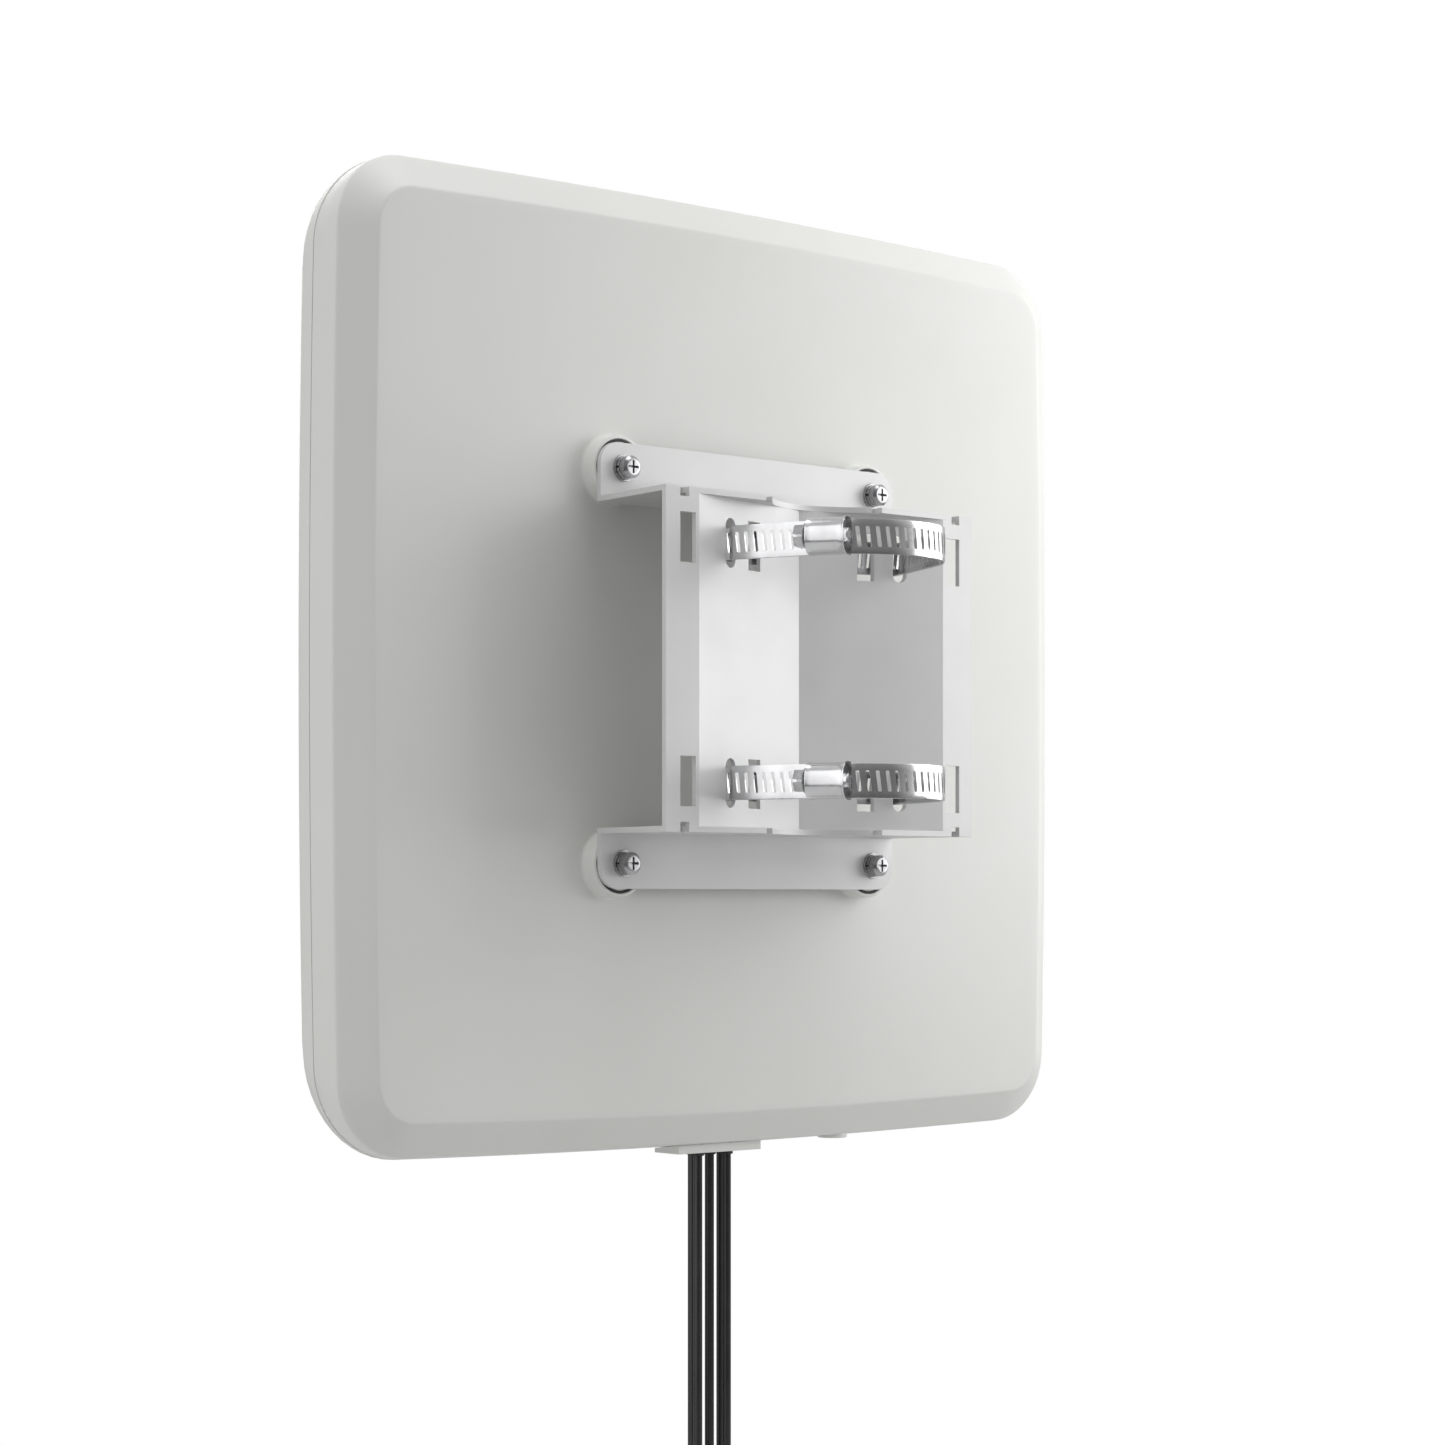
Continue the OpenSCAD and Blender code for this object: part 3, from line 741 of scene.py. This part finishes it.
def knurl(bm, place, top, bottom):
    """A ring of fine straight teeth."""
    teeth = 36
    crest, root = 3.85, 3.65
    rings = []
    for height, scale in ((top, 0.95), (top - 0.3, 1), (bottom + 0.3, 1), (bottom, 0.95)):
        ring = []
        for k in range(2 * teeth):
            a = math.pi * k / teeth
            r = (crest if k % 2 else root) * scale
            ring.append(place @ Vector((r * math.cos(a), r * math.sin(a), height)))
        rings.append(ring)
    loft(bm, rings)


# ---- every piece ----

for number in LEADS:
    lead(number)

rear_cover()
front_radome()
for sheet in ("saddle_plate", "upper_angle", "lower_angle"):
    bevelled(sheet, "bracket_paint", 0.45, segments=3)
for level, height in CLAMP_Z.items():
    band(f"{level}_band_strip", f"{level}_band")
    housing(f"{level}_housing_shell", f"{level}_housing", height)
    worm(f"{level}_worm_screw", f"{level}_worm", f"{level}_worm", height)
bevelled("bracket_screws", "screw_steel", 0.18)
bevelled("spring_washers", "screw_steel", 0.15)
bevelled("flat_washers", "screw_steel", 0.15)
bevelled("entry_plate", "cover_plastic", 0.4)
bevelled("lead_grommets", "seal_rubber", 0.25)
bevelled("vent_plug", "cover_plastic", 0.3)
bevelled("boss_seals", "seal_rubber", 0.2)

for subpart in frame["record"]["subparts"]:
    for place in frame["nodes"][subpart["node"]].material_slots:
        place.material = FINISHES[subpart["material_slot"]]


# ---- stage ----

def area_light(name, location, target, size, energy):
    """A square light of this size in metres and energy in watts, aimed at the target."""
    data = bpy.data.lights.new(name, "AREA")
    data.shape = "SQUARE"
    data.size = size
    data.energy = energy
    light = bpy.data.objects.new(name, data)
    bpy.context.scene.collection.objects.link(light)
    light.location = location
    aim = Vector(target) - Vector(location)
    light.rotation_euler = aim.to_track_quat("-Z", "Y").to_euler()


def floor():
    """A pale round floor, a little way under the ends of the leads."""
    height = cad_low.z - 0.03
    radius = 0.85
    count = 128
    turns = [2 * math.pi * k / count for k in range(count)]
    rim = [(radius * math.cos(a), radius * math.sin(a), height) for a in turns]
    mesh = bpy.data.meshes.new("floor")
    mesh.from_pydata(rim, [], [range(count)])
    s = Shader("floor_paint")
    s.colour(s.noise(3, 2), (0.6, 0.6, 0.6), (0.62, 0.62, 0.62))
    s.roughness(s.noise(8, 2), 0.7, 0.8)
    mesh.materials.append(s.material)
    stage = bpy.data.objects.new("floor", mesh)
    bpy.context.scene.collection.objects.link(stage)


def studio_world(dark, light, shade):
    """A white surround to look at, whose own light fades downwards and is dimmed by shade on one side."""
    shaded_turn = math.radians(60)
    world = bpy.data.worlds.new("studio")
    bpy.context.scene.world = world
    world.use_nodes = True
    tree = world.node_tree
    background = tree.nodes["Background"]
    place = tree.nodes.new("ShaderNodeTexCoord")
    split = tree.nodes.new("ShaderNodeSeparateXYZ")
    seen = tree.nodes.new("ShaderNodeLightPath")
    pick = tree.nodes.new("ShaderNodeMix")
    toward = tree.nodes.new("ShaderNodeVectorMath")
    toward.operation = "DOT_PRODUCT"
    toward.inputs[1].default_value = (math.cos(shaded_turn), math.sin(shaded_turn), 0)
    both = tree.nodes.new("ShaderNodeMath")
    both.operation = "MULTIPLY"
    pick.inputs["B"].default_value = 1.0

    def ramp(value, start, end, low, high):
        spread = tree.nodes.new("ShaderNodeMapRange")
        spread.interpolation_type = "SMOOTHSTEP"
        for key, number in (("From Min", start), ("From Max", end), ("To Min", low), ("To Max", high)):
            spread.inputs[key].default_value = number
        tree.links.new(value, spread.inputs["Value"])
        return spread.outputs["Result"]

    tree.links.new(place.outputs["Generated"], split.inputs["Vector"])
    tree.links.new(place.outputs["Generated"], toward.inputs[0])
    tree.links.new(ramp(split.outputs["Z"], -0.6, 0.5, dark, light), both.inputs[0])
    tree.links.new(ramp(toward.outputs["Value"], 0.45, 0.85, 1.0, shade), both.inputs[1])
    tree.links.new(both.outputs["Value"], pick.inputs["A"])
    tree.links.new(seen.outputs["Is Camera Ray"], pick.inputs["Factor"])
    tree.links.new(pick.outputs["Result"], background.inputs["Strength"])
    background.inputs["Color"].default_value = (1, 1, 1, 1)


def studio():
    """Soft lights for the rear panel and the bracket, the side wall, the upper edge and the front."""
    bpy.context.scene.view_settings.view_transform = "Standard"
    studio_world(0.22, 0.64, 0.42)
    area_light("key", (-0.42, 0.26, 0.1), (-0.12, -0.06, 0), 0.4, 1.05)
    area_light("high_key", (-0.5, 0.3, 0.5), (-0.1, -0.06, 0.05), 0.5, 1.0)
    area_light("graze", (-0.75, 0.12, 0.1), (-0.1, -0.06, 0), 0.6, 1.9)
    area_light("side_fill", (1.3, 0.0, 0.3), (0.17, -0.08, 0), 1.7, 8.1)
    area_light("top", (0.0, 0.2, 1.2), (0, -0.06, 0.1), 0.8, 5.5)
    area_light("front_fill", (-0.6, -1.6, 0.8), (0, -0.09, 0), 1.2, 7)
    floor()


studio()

--

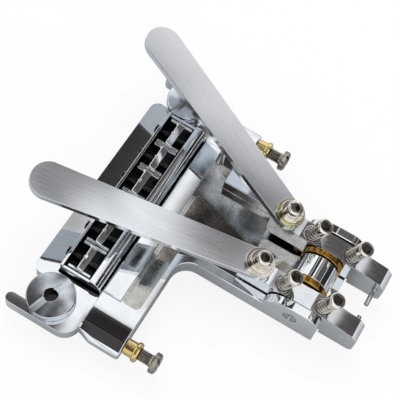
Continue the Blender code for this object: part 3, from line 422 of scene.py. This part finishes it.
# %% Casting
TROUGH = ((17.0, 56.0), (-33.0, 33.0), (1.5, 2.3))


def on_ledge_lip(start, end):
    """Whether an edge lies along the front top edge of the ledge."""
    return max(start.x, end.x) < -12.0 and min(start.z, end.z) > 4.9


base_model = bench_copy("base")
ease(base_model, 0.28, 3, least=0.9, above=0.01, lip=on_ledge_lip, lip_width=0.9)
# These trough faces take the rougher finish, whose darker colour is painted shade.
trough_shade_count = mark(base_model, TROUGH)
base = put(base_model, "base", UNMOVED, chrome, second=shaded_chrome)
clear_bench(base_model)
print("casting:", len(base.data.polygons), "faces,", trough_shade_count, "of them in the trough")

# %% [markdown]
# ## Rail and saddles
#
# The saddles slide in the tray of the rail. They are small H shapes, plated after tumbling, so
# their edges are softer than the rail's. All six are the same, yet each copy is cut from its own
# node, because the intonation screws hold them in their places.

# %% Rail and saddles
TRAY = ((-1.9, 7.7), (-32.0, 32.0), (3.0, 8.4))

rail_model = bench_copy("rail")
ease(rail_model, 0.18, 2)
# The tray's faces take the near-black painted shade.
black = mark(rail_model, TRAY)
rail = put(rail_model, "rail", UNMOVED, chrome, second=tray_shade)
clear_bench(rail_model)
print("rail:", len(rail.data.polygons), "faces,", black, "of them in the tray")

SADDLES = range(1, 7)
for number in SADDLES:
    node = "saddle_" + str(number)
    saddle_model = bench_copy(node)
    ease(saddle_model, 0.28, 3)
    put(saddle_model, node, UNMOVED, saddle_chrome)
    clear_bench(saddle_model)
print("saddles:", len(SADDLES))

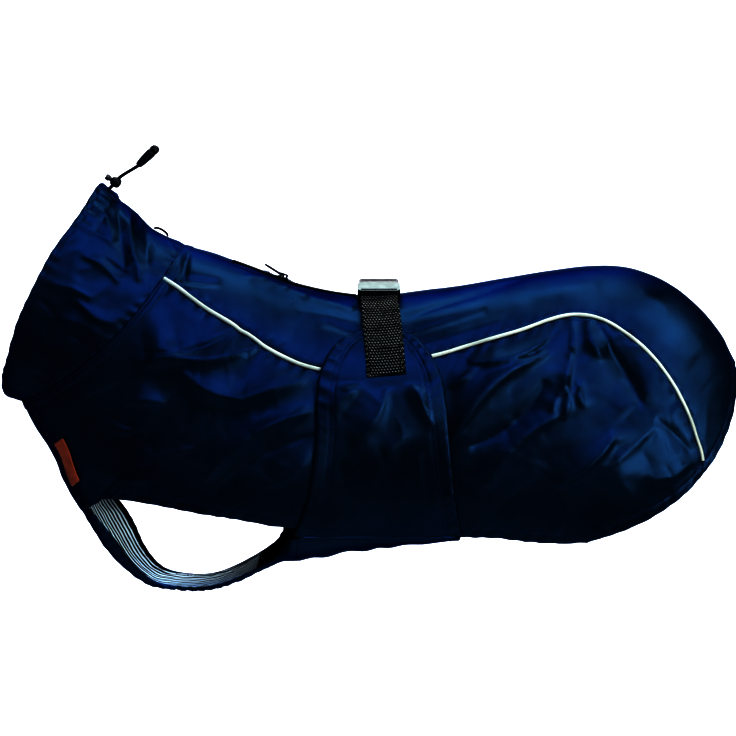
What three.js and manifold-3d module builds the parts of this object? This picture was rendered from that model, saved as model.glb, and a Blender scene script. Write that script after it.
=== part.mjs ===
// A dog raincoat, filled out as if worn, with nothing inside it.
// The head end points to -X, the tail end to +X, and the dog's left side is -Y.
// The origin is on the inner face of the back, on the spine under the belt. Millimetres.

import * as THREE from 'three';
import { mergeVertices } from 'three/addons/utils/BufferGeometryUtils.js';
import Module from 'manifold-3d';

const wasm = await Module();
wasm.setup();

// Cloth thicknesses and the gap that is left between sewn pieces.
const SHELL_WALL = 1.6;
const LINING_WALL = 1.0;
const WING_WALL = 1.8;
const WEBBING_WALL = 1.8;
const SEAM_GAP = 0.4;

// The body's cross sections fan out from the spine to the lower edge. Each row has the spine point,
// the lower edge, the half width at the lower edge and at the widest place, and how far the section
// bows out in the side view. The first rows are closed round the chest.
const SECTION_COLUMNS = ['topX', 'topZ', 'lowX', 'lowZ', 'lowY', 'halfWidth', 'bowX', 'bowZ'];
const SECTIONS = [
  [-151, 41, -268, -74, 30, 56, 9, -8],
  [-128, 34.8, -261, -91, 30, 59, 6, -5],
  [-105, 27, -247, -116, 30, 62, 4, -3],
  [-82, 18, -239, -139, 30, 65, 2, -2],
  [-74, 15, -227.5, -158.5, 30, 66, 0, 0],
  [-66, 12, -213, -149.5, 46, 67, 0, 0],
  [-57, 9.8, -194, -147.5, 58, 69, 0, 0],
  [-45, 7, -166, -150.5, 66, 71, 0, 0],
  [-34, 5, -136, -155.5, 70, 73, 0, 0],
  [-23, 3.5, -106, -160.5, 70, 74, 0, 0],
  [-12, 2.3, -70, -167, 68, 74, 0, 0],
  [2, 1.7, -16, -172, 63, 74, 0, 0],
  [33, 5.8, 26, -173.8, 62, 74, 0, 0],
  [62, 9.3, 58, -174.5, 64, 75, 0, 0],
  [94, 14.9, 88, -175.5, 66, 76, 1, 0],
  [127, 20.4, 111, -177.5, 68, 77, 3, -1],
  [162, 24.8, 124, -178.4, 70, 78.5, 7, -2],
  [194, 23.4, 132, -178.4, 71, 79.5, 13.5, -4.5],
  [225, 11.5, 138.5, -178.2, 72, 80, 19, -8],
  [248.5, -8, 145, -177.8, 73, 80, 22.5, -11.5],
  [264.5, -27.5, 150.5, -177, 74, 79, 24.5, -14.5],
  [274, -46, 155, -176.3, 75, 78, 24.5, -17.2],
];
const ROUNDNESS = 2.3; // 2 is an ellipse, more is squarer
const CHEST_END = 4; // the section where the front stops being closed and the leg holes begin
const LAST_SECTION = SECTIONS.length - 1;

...

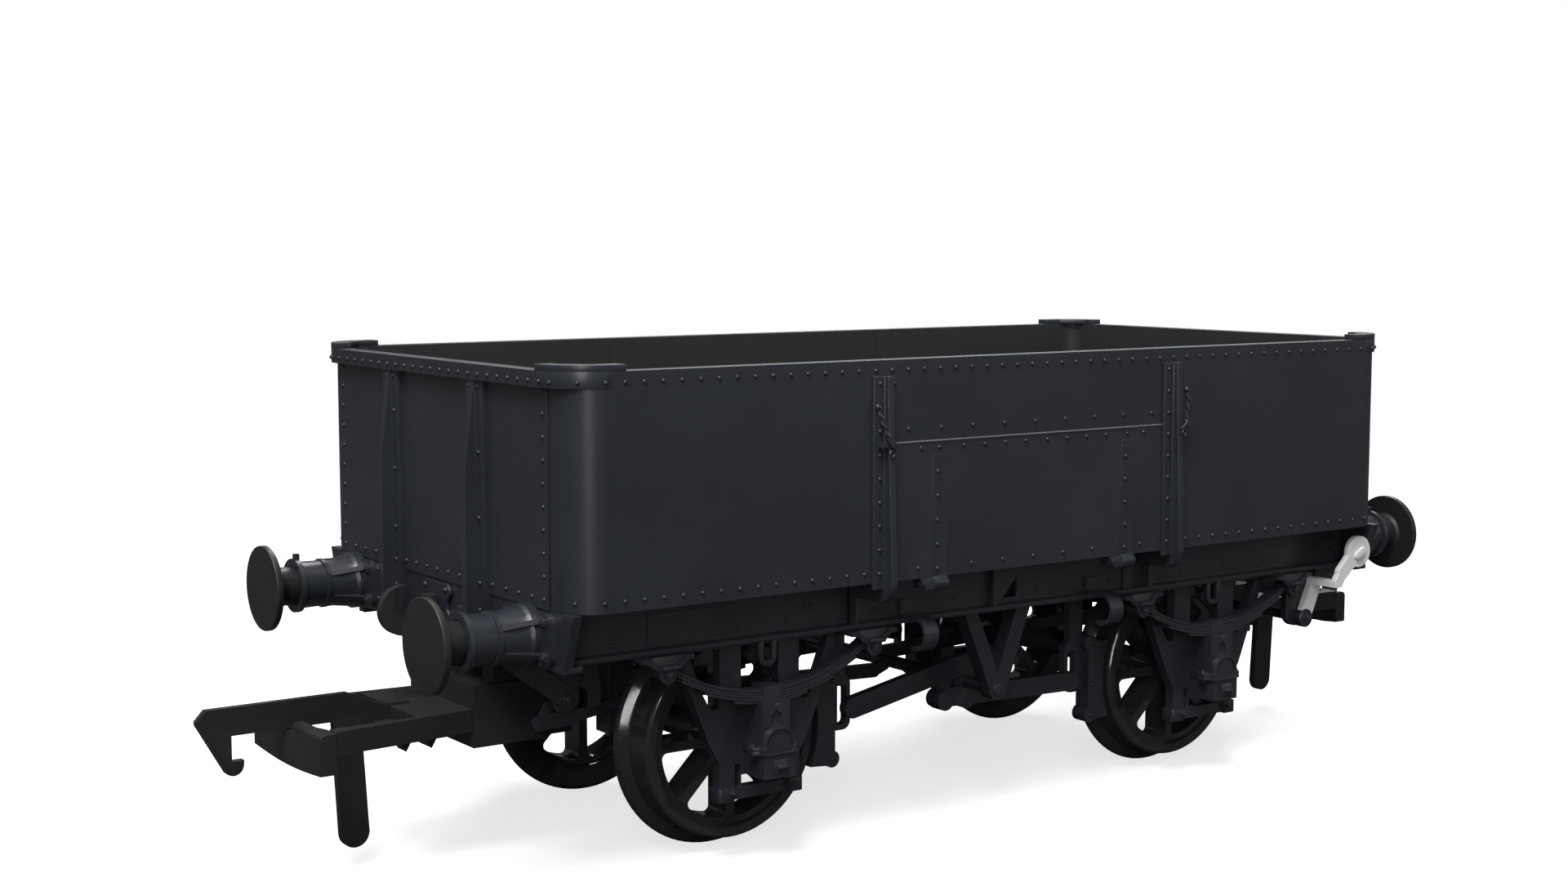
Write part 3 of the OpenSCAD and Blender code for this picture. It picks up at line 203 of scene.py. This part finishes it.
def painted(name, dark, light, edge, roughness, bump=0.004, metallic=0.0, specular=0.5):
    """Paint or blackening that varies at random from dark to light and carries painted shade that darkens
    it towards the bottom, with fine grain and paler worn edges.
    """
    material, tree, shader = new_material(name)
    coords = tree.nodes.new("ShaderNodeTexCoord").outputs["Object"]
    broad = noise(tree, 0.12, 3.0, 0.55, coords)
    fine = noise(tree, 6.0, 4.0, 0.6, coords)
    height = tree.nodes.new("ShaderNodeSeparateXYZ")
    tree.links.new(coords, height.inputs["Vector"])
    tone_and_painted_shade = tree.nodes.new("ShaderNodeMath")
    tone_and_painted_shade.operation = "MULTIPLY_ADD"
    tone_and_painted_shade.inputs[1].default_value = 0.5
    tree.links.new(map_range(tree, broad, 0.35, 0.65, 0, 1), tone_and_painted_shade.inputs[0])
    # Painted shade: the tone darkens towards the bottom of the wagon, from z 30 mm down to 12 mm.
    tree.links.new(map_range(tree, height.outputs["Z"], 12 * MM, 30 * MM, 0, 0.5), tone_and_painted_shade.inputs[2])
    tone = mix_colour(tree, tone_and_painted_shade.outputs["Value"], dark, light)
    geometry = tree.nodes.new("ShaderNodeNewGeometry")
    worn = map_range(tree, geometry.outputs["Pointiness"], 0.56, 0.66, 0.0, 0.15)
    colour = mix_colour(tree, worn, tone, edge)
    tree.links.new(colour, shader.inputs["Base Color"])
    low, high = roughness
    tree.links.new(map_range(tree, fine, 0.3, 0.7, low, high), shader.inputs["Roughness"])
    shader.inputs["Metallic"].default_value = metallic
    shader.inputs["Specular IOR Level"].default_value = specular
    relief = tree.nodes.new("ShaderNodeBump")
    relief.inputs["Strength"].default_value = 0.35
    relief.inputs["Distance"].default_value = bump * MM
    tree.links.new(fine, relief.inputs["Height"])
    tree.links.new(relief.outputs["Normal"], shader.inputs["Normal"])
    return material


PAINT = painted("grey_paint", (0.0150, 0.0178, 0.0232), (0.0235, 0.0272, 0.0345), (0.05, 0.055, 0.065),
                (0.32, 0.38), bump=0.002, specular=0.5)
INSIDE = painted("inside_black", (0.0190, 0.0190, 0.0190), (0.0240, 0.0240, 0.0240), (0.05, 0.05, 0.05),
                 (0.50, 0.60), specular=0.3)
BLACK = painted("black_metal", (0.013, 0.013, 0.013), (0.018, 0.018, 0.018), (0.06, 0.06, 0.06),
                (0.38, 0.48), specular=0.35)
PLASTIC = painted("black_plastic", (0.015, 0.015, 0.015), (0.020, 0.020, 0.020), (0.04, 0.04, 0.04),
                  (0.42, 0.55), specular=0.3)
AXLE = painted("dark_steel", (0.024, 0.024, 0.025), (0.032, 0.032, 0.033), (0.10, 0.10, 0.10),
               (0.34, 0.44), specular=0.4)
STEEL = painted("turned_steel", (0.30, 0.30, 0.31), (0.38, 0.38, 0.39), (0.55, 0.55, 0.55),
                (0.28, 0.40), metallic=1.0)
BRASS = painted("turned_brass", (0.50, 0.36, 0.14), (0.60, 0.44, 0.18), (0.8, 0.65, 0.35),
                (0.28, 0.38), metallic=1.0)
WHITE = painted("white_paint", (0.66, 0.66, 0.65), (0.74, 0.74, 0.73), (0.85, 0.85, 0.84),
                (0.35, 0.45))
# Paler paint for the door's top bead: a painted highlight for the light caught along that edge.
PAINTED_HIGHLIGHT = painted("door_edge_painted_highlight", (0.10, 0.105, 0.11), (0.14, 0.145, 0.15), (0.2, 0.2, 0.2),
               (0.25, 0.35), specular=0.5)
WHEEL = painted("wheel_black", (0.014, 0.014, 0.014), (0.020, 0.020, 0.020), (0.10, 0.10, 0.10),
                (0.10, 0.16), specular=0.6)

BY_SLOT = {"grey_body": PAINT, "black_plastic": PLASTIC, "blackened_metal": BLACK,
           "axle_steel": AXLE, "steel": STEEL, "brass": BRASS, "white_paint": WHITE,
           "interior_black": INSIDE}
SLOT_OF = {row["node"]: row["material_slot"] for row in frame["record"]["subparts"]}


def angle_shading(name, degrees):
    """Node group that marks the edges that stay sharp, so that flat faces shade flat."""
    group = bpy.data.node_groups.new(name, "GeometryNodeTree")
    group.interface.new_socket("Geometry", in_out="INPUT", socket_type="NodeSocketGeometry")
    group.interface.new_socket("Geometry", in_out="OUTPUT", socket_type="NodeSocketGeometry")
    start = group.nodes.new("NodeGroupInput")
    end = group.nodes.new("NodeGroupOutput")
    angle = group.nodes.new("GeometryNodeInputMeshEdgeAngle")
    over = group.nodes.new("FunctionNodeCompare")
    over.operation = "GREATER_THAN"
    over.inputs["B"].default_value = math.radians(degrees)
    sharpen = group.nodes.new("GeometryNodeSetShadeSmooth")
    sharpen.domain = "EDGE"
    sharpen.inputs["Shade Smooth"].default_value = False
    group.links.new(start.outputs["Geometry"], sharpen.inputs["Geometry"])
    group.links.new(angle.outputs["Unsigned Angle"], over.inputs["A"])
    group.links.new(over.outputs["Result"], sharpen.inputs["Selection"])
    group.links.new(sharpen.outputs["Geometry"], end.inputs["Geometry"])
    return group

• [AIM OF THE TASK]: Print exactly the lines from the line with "Continue the OpenSCAD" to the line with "lead(number)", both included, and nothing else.

• [FINISHED TASK]:
Continue the OpenSCAD and Blender code for this object: part 3, from line 741 of scene.py. This part finishes it.
def knurl(bm, place, top, bottom):
    """A ring of fine straight teeth."""
    teeth = 36
    crest, root = 3.85, 3.65
    rings = []
    for height, scale in ((top, 0.95), (top - 0.3, 1), (bottom + 0.3, 1), (bottom, 0.95)):
        ring = []
        for k in range(2 * teeth):
            a = math.pi * k / teeth
            r = (crest if k % 2 else root) * scale
            ring.append(place @ Vector((r * math.cos(a), r * math.sin(a), height)))
        rings.append(ring)
    loft(bm, rings)


# ---- every piece ----

for number in LEADS:
    lead(number)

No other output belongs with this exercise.